After that email exchange, guess what happened next? Yep! More waiting. Thanksgiving passed us by, and then we rolled into December. When we were headed toward Christmas,
I became convinced I was getting news as my Christmas present.
Never convince yourself that something out of your hands is going to be your present. Ever. It was a super rough holiday, and I did it to myself.
Christmas passed with no news, as did New Year's Eve and Day. It was two weeks into the new year, on January 14, 2015, when we got an urgent email from our caseworker, with loads of questions to answer about our family. ICAB wanted to know more about Howie's medical history; they wanted to know more about our home dynamics; they wanted more information about Jake's service and his retirement plans. It was a ton of questions, but none directly related to the little girl we requested, which was a bit confusing. We didn't know if this request was about her, or if ICAB was just updating family files.

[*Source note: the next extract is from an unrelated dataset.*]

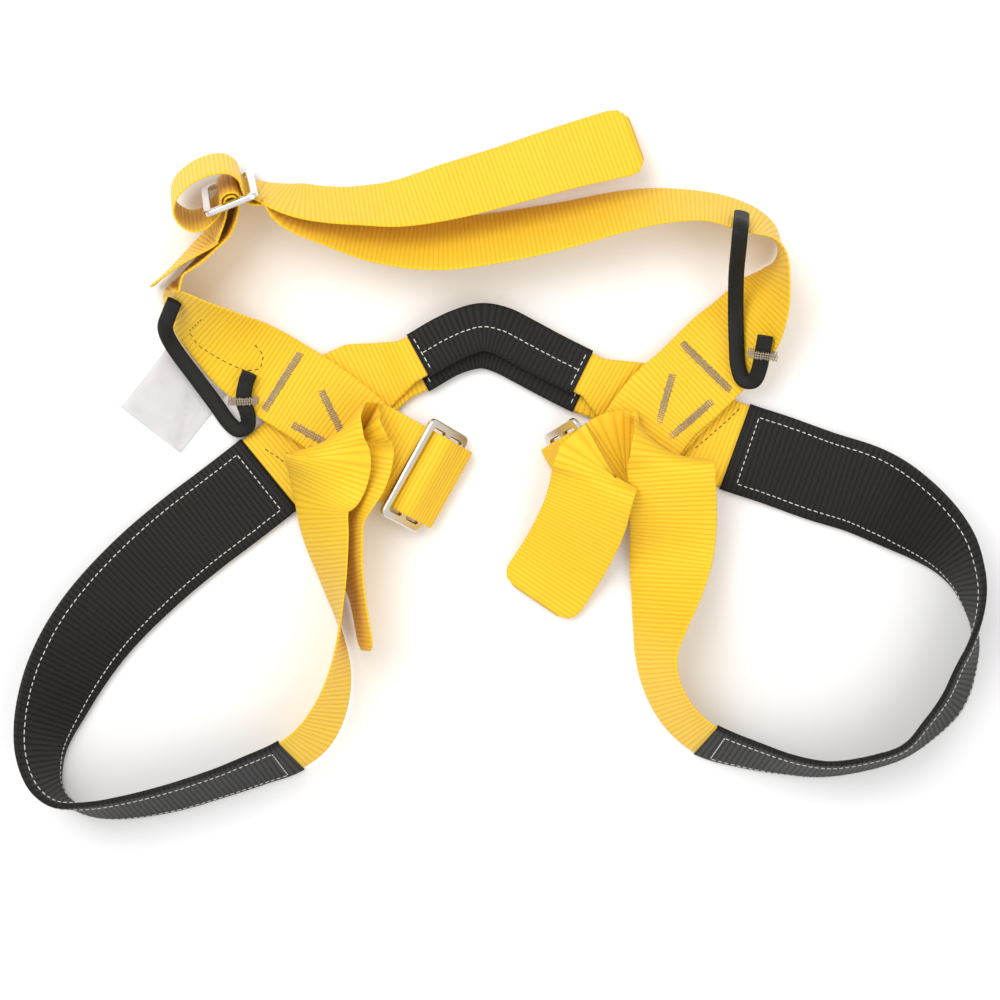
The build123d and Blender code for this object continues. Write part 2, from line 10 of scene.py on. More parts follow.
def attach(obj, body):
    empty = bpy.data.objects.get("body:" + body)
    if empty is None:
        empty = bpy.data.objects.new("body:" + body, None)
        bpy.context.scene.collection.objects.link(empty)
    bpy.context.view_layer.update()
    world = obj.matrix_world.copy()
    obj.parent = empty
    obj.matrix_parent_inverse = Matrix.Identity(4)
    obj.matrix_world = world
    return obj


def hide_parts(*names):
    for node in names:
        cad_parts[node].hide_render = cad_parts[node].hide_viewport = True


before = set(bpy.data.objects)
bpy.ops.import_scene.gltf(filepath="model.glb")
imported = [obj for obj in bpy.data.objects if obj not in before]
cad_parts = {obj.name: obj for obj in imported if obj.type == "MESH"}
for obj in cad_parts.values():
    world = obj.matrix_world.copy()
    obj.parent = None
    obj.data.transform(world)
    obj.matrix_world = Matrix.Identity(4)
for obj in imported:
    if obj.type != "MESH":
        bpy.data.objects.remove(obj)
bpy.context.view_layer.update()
mm = 0.001
print("frame loaded")


class Sock:  # one output socket, so that shader maths reads as plain sums
    def __init__(self, tree, socket):
        self.tree = tree
        self.socket = socket

    def maths(self, operation, *values):
        return node(self.tree, "ShaderNodeMath", {"operation": operation}, dict(enumerate(values)))

    def __add__(self, other):
        return self.maths("ADD", self, other)

    def __radd__(self, other):
        return self.maths("ADD", other, self)

    def __sub__(self, other):
        return self.maths("SUBTRACT", self, other)

    def __rsub__(self, other):
        return self.maths("SUBTRACT", other, self)

    def __mul__(self, other):
        return self.maths("MULTIPLY", self, other)

    def __rmul__(self, other):
        return self.maths("MULTIPLY", other, self)

    def __pow__(self, other):
        return self.maths("POWER", self, other)

    def sine(self):
        return self.maths("SINE", self)

    def size(self):
        return self.maths("ABSOLUTE", self)


def node(tree, kind, settings=None, inputs=None, output=0):  # settings first, then its sockets
    made = tree.nodes.new(kind)
    for key, value in (settings or {}).items():
        if key == "stops":
            ramp = made.color_ramp
            while len(ramp.elements) < len(value):
                ramp.elements.new(0.5)
            for element, (place, colour) in zip(ramp.elements, value):
                element.position = place
                element.color = colour
        else:
            setattr(made, key, value)
    for key, value in (inputs or {}).items():
        if isinstance(value, Sock):
            tree.links.new(value.socket, made.inputs[key])
        else:
            made.inputs[key].default_value = value
    return Sock(tree, made.outputs[output])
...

And, again, we were given a very short time frame in which to respond.
There's nothing like waiting forever to be thrown into the frantic, over and over.
We cobbled together answers to all the questions (read: the wordsmith in me poured over them endlessly until I thought they were perfect), got a letter from Howie's doctor regarding his medical history, and managed to get it all sent off within four days. I'm actually really proud we managed to respond so rapidly.
...And you know what happened next.
Honestly, these in-between places sometimes feel like a game of Jeopardy that will never end, theme song on a perpetual loop, when all I want is for someone to shout the right answer!! Anyone? Anyone?
On February 25, 2015, we received a FedEx package from our adoption agency containing, among other things, the news we had been waiting for...
"The Inter-Country Adoption Bureau has approved the placement..."
Oh the joy! I laughed and cried and would have been dancing in my office, if I weren't still trying to prove to my then-new coworkers that I was sane and well-adjusted. (Although I have it on good authority, however, that others were crazy-dancing on our behalf).
I was so excited about the news that I *almost* missed the fine print. The letter from ICAB was dated February 9, 2015. And the first line of the second paragraph read:
"Non-receipt of the couple's decision on the placement within fifteen (15) days...will be deemed a rejection of the proposal."
Anyone catch the math? We got the package on Day 15 in the U.S., which meant that Day 15 was already over in the Philippines.
Our caseworker had been traveling on business for the adoption agency. No one checked her mail while she was gone. And now, after months of agonizing over whether we would be picked as this little person's parents, we were facing a blown deadline.
And just like that, the fine print squashed our joyous celebration like a bug.
I don't know if I've ever felt that sad and that furious all at the same time. I raced to put together the materials required to accept the proposal. It was no small task! There were detailed forms to fill out, cashier's checks to obtain, doctors' notes to obtain, things to be notarized, not to mention a slew of things to collect to send to the little one (pictures, stories, etc.).
Fortunately, I had already been working on a storybook for her, which was basically ready to go.
| Design your own photo book with Mixbook's easy online editor.
We threw everything together as quickly as we could, sending the acceptance first digitally and then by overnight courier to our caseworker, praying that ICAB might still let us bring home our girl.
It was another two weeks of waiting and wondering before we finally got the news--despite our missing the deadline, ICAB was going to let us proceed with the match.
On March 12, 2015, ICAB confirmed receipt of our documents, and let us know that the things I sent for the baby were being forwarded to her caregivers.
I'd love to stop right here and stamp the whole story with a "happily ever after," and then pepper your social media feeds with pictures of our little brown-eyed girl. But it's July and we still only have one, rambunctious, boy-of-a-child running around our house, so you know the story isn't over.
No, we learned that the official match was only the beginning of a whole new process (and a whole new round of waiting!) to get from a match on paper to a child in the home.